Task to complete:
Output, word for word, every line from the start of the listing down to and including the line that contains "CENTRE_LINK_WIDTH = 10.0"; include nothing else.

Provided data:

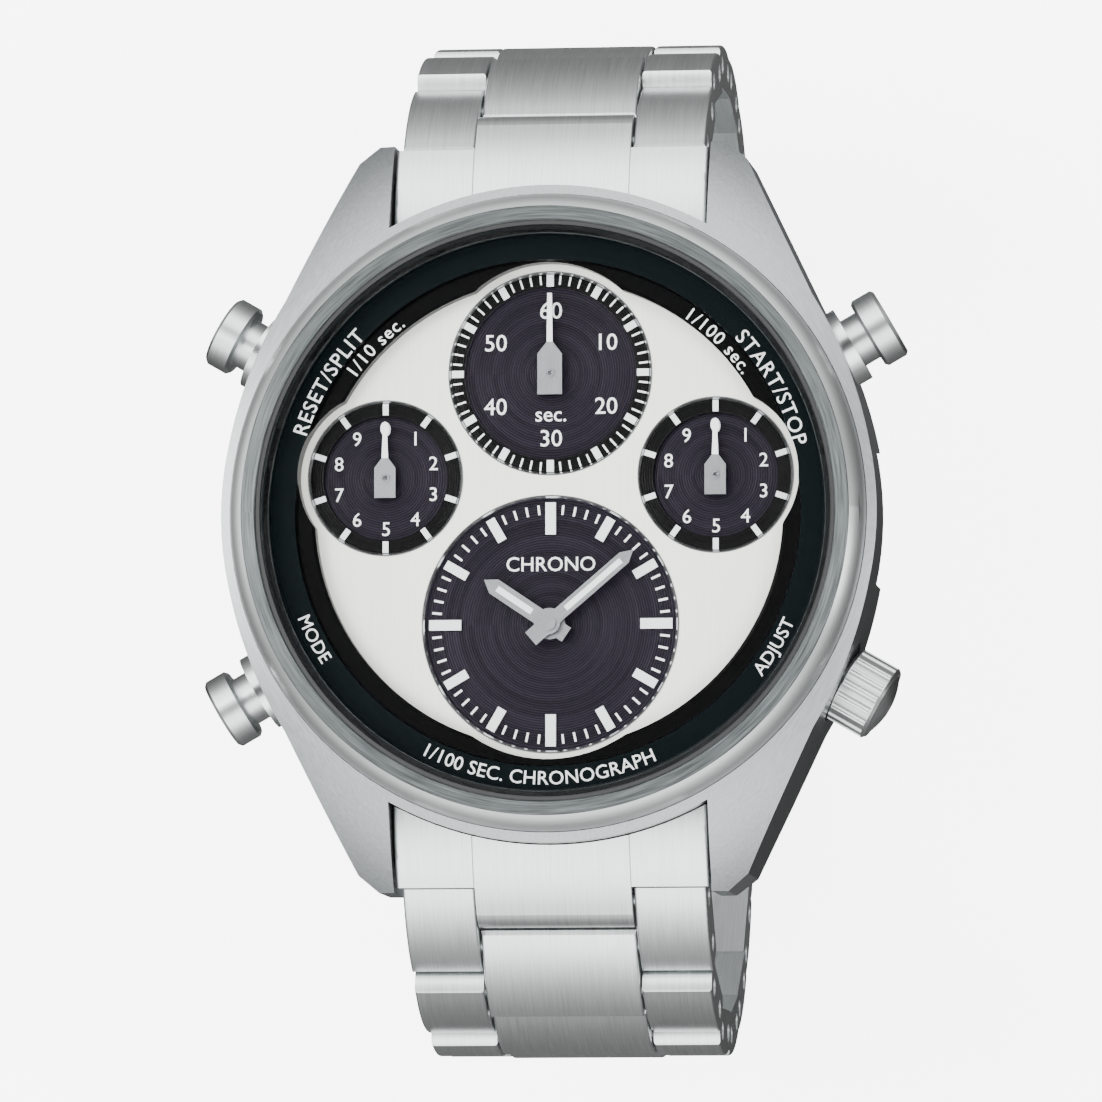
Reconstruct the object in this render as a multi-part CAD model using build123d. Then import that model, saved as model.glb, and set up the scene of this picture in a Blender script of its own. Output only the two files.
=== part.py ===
from build123d import *
import math
import os

# Chronograph wristwatch on a three-piece-wide steel bracelet with a folding clasp.
# Row frame, in mm: +Z out of the dial, +Y to 12 o'clock, +X to 3 o'clock.
# The origin is the centre of the caseback's outer face, so the caseback lies on z = 0.

# ---- overall sizes -------------------------------------------------------
CASE_DIAMETER = 42.0
CASE_HEIGHT = 13.0
LUG_OVERHANG = 3.0
LUG_TO_LUG = CASE_DIAMETER + 2 * LUG_OVERHANG
LUG_GAP = 20.4
BRACELET_WIDTH = 19.5
CLASP_WIDTH = 17.6
LINK_PITCH = 7.4
LINK_THICKNESS = 3.0
CENTRE_LINK_WIDTH = 10.0

# ---- case ------------------------------------------------------------------
CASE_RADIUS = CASE_DIAMETER / 2
CASE_UNDERSIDE = 0.9
CASE_SHOULDER = 9.5
CAVITY_RADIUS = CASE_RADIUS - 4.4
DIAL_LEDGE = 8.0
BEZEL_RADIUS = CASE_RADIUS - 0.65
BEZEL_TOP = CASE_HEIGHT - 0.35
BEZEL_RING_OUTER = CASE_RADIUS - 1.57
BEZEL_BORE = CASE_RADIUS - 2.5
CRYSTAL_THICKNESS = 1.5
CRYSTAL_CHAMFER = 0.35
CASEBACK_RADIUS = CASE_RADIUS - 3.4
CASEBACK_WALL = 1.3
WRENCH_NOTCHES = 6
SEAT_GAP = 0.02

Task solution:
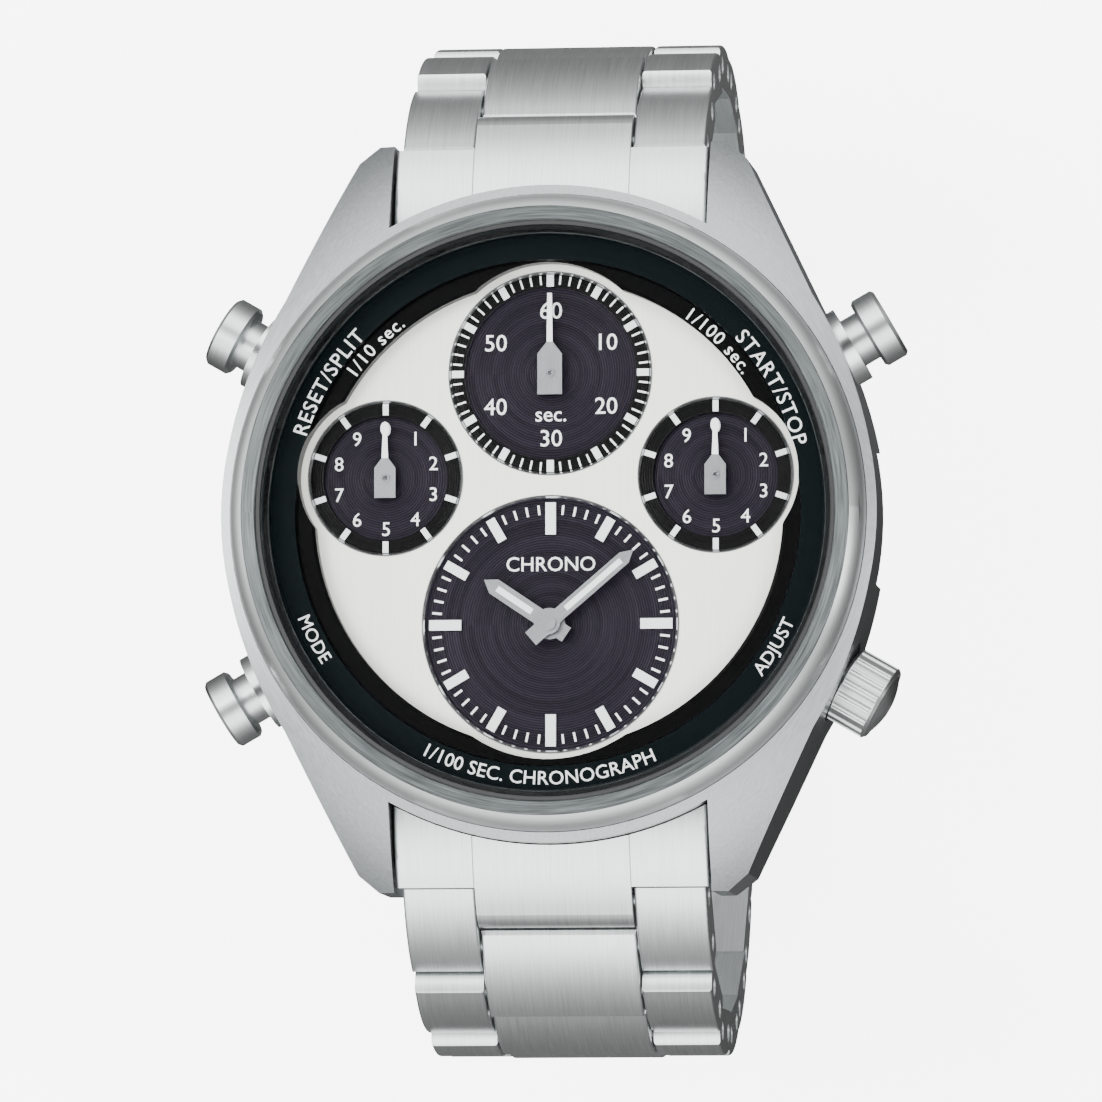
Reconstruct the object in this render as a multi-part CAD model using build123d. Then import that model, saved as model.glb, and set up the scene of this picture in a Blender script of its own. Output only the two files.
=== part.py ===
from build123d import *
import math
import os

# Chronograph wristwatch on a three-piece-wide steel bracelet with a folding clasp.
# Row frame, in mm: +Z out of the dial, +Y to 12 o'clock, +X to 3 o'clock.
# The origin is the centre of the caseback's outer face, so the caseback lies on z = 0.

# ---- overall sizes -------------------------------------------------------
CASE_DIAMETER = 42.0
CASE_HEIGHT = 13.0
LUG_OVERHANG = 3.0
LUG_TO_LUG = CASE_DIAMETER + 2 * LUG_OVERHANG
LUG_GAP = 20.4
BRACELET_WIDTH = 19.5
CLASP_WIDTH = 17.6
LINK_PITCH = 7.4
LINK_THICKNESS = 3.0
CENTRE_LINK_WIDTH = 10.0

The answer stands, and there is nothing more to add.